Se si escludono le proiezioni e il filmato nella prima sala, la galleria presenta grandi stampe che riproducono l’immagine seriale di uno stesso volto. Ambiguo e proteiforme, varia secondo l’incidenza dell’illuminazione, l’angolazione, il trucco, il variegato complesso di manipolazioni tecniche. È il volto di una tra le più affermate rappresentanti della fotografia contemporanea,
Katharina Sieverding (Praga, 1944; vive a Düsseldorf e Berlino).
L’artista, nota per le trasposizione degli eventi della sua epoca su gigantografie, si è concentrata sull’autoritratto, declinando le molteplici possibilità d’essere. Una sorta d’investigazione del sé elaborata attraverso il doppio registro della finzione e del rituale, condotta mediante quella che Roland Barthes definisce “
un’astuta dissociazione della coscienza d’identità“, che si produce nell’assunzione del sé come altro. Il ricorso all’analisi attraverso l’autoritratto fotografico (ingenerata da una matrice femminista) come critica allo stesso processo di rappresentazione la avvicina a fotografe quali
Hannah Wilke e
Cindy Sherman.
Se quest’ultima, però, si avvale della nozionale spaccatura tra artista e persona raffigurata, in Sieverding le due istanze sono palesemente fuse.
Oscillando in una perpetua tensione fra ricerca e affermazione, metafora e somiglianza, l’artista utilizza la propria personalità mutevole come
media e come simbolo. Lo scopo basilare è di trasmettere l’idea della metamorfosi: dell’essere umano e della natura, dell’arte e della scienza, dei fattori psicologici e del mondo esterno (società, costume, apparenza).
Trasformazione è il tema della mostra, centrato grazie a una scelta curatoriale che ne ha rintracciato il filo conduttore lungo il percorso dell’artista, dalla fine degli anni ‘60 fino ai recenti
Visual Studies.
Nel primo ambiente della galleria, un documentario fotografico girato a Roma -dove Sieverding visse tra il 1972 e il 1973- attesta il fermento socio-politico-culturale di quegli anni.

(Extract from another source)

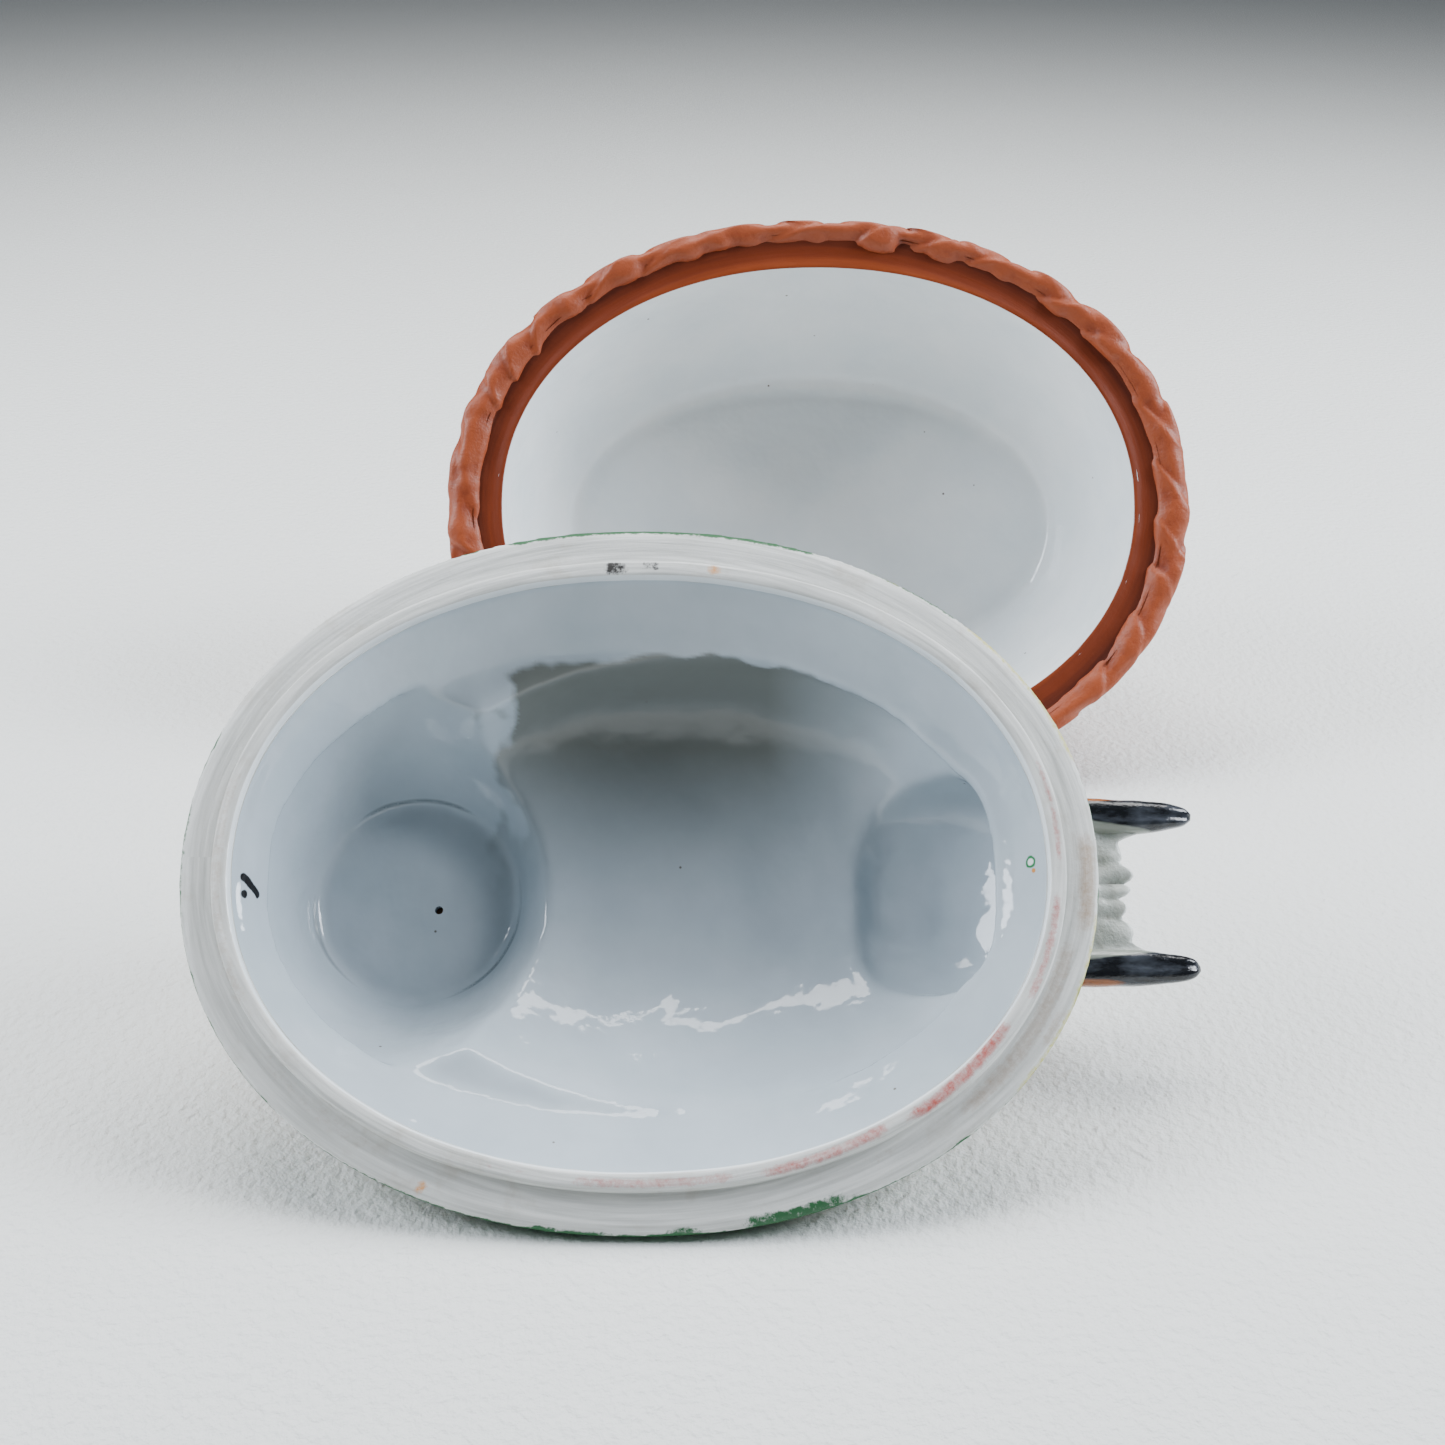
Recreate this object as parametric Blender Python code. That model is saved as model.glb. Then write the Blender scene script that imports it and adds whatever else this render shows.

Gli incontri nello storico spazio-garage di Fabio Sargentini con personaggi quali
Joseph Beuys (con cui l’artista ha studiato alla Kunstakademie di Düsseldorf) alle prese con la lettura di
Anarchius Klots o con
Gino De Dominicis, che si copre il viso con un foglio di carta. Le opere della Sieverding hanno la facoltà di dominare lo spazio, creando un simultaneo impegno per l’osservatore e l’osservato, e sono dotate di un possente simbolismo.
Nella sequenza
Die Sonne um mitternacht schauen X/VI (
Guardando il Sole a mezzanotte, 1988), il viso dell’artista ricoperto di polvere d’oro e con eruzioni solari può ricondurre all’athanor, “
l’alto forno cosmico” (Rudolf Schmitz) dove avvengono le trasmutazioni della materia alchemica. Nella serie
Life-Death si distingue il ritratto
VII/3. Qui l’artista, rifuggendo il rapporto visivo diretto con lo spettatore, contempla la propria immagine riflessa su un cucchiaio. Allusione alla fase lacaniana dello specchio, può suggerire la presa di coscienza dell’identità che, per formare il sé, subisce una lacerante quanto inevitabile separazione.
La fotografia, simulacro della morte, dà conto di una resurrezione simulacrale. Scrive Jean Baudrillard: “
Di là da tutti gli specchi, o nei loro sparsi frammenti [..] bisogna cercare di vedere l’indeterminatezza radicale della vita e della morte”.